In order for populations of cells to respond coherently to extracellular signals, individual cells must react accurately despite inevitable differences in gene expression and metabolic state. This principle is critical during processes such as embryonic development and maintenance of tissue homeostasis in adults, in which uncoordinated behavior can be deleterious. Some mechanisms that suppress cell-to-cell variability, such as negative feedback control of gene expression, have been known for half a century, but how robustness in signal transmission is maintained at the whole-cell level remains largely unknown.
Studying variability in signal transduction can be difficult due to the necessity of measuring quantitative, often subtle, phenotypes at the single cell level. The Brent Lab (Basic Sciences Division) uses the pheromone response system (PRS) in the budding yeast Saccharomyces cerevisiae to study cell-to-cell variability in signaling. In this process, a yeast cell detects pheromone excreted by a compatible mating partner using a G-protein coupled receptor on its surface, initiating a series of signaling events in which G-proteins, scaffolding proteins and MAP kinase cascade proteins congregate at the cell membrane. Subsequent signaling via a phosphorylation cascade leads to induction of genes that facilitate mating with the partner cell.
In work initiated over a decade ago at The Molecular Sciences Institute (MSI) in Berkeley, California and recently published in Molecular Systems Biology, Dr. Roger Brent set out to identify genes that affect cell-to-cell variability in the PRS. Dr. Gustavo Pesce, then a research fellow at MSI, constructed a library of yeast strains carrying necessary reporter genes and single deletions in non-essential genes. Using flow cytometry, Dr. Pesce and his colleagues screened 1000 members of the library for mutants that exhibited differences in variability and/or strength of the PRS output signal.

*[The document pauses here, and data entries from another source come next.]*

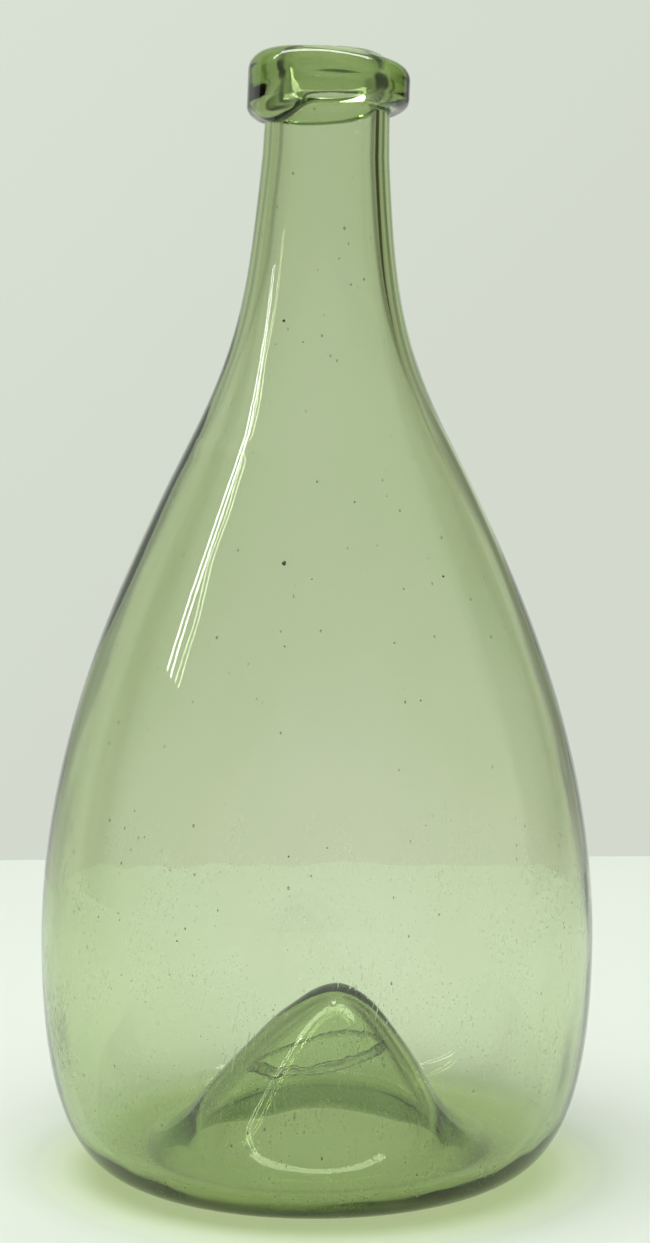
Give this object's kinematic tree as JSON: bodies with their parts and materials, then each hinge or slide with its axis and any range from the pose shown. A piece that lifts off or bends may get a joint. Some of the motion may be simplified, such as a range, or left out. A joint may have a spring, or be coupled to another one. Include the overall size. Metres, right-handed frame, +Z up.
{
  "type": "glass bottle",
  "caption": "Free-blown, pear-shaped pale green glass bottle with a laid-on collar, a deep kick-up and a pontil scar.",
  "frame": {"origin": "on the surface it stands on, under the middle of its widest ring", "axes": "+Z up through the mouth; +X towards the side that the neck drifts to; -Y is the pictured front"},
  "size_m": [0.1146, 0.1146, 0.23],
  "materials": {
    "body_glass": "clear pale green bottle glass, fire polished",
    "collar_glass": "clear pale green bottle glass, fire polished, deeper where it is thick",
    "scar_glass": "broken pale green glass, rough"
  },
  "bodies": {
    "root": {"bottle_body": "body_glass", "lip_collar": "collar_glass", "pontil_scar": "scar_glass"}
  },
  "joints": []
}
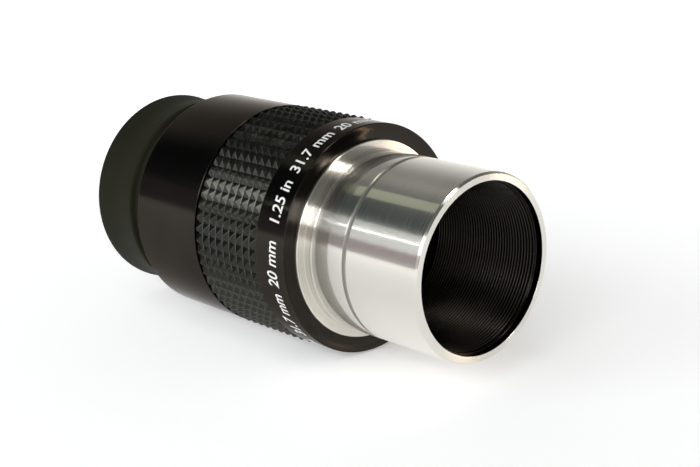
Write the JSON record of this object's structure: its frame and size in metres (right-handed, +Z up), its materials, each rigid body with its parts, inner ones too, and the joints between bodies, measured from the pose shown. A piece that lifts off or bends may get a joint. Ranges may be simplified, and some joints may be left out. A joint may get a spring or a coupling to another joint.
{
  "type": "telescope eyepiece",
  "caption": "Round telescope eyepiece with a push-fit nosepiece, lettering collar, pyramid-pattern rubber grip, lens stack and fold-down rubber eyecup.",
  "frame": {"origin": "centre of the shoulder plane, the flange face that stops against the focuser", "axes": "+X along the optical axis out of the nosepiece, +Z up with the eyepiece lying on its side"},
  "size_m": [0.0839, 0.0412, 0.0412],
  "materials": {
    "turned_aluminium": "bright turned",
    "black_alloy": "matt black anodised",
    "gloss_anodised": "gloss black anodised",
    "grip_rubber": "moulded, slight sheen",
    "satin_anodised": "satin black anodised",
    "cup_rubber": "matt",
    "flint_glass": "coated",
    "crown_glass": "coated"
  },
  "bodies": {
    "housing": {"barrel": "gloss_anodised", "front_collar": "gloss_anodised", "grip_ring": "grip_rubber", "lens_cell": "black_alloy", "cell_retaining_ring": "black_alloy", "field_flint": "flint_glass", "field_crown": "crown_glass", "field_spacer": "black_alloy", "center_lens": "crown_glass", "eye_spacer": "black_alloy", "eye_crown": "crown_glass", "eye_flint": "flint_glass", "eye_ring": "satin_anodised", "eyecup_base": "cup_rubber"},
    "stop": {"field_stop": "black_alloy"},
    "nosepiece": {"nosepiece": "turned_aluminium"},
    "eyecup": {"eyecup_skirt": "cup_rubber", "eyecup_rim": "cup_rubber"}
  },
  "joints": [
    {"name": "nosepiece_travel", "type": "slide", "parent": "housing", "child": "stop", "axis": [1, 0, 0], "range_m": [0, 0.0046]},
    {"name": "nosepiece_turn", "type": "hinge", "parent": "stop", "child": "nosepiece", "pos_m": [0, 0, 0], "axis": [1, 0, 0], "range_deg": [0, 2160]},
    {"name": "eyecup_fold", "type": "slide", "parent": "housing", "child": "eyecup", "axis": [1, 0, 0], "range_m": [0, 0.0065], "deforming": ["eyecup_skirt"]}
  ],
  "couplings": [
    {"joint": "nosepiece_travel", "follows": "nosepiece_turn", "m_per_rad": 0.00011937}
  ]
}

The screen identified 50 genes of interest. While some genes influenced both variation and overall signal strength, many only affected one of these properties, thus demonstrating that signal strength and variability can be genetically separated. This observation indicates that variability is not simply a function of signal strength, suggesting that evolutionary forces may shape the degree of variability in different contexts.
Six of the 50 genes implicated in the screen were already known to be related to the PRS; many of the others are involved in cell cycle regulation, gene expression or metabolism. The researchers honed in on three genes--BIM1, GIM2 and GIM4--that caused increased variability in signaling when disrupted and are known to be involved in the function of microtubules. During the pheromone response, microtubules in the cytoplasm form a bridge connecting the nucleus to the signaling site at the cell membrane and are instrumental in bringing together the nuclei of the mating cells.
To explore how microtubule function suppresses variability in PRS output, the researchers used genetic and chemical means to perturb microtubule function in specific ways. For example, time-lapse microscopy of cells harboring mutations in BIM1, GIM2 and GIM4 revealed that these cells were less able to form signaling sites at the plasma membrane, and the amount of time required for site formation was both longer and more variable. In addition, a strain expressing a mutant allele of the motor protein Kar3 that freezes microtubule extension and contraction was found to exhibit high levels of signal variability, indicating that microtubules must be attached to the cell membrane and be able to exert pushing and pulling forces on the nucleus in order to suppress signal variation.
The researchers next sought to identify the step of PRS signaling at which microtubules affect signal variability. They found that the static arises at or upstream of the Ste5 scaffold recruitment step of the PRS and depends on Fus3, one of the two PRS MAP kinases, but it is unclear how microtubule perturbations cause erratic signaling by Fus3. “We speculate that, once initiated, small instabilities in signaling can become amplified into larger instabilities in recruitment of proteins to the signaling site, leading to larger instabilities in signaling," says Dr. Brent.
The authors propose that suppression of signal variability by microtubules likely occurs in multicellular organisms as well. Interestingly, the vertebrate orthologs of BIM1 interact with the tumor suppressor APC and other genes affecting cytoplasmic microtubule function have been associated with cancer. Given that one in a thousand people carries a polymorphism in one of the three Bim1 orthologs, it seems possible these and other microtubule-related polymorphisms could contribute to cancer initiation in humans. Asks Dr. Brent: "How much morbidity might be due to small, quantitative, functional differences in allelic forms present in the population, and could never be detected by blunt tools such as genome-wide association studies?"
Pesce CG, Zdraljevic S, Peria WJ, Bush A, Repetto MV, Rockwell D, Yu RC, Colman-Lerner A and Brent R. 2018. Single-cell profiling screen identifies microtubule-dependent reduction of variability in signaling. Mol Sys Biol. 14: e7390. doi:10.15252/msb.20167390
This work was supported by the National Institutes of Health and the Argentine Agency of Research and Technology.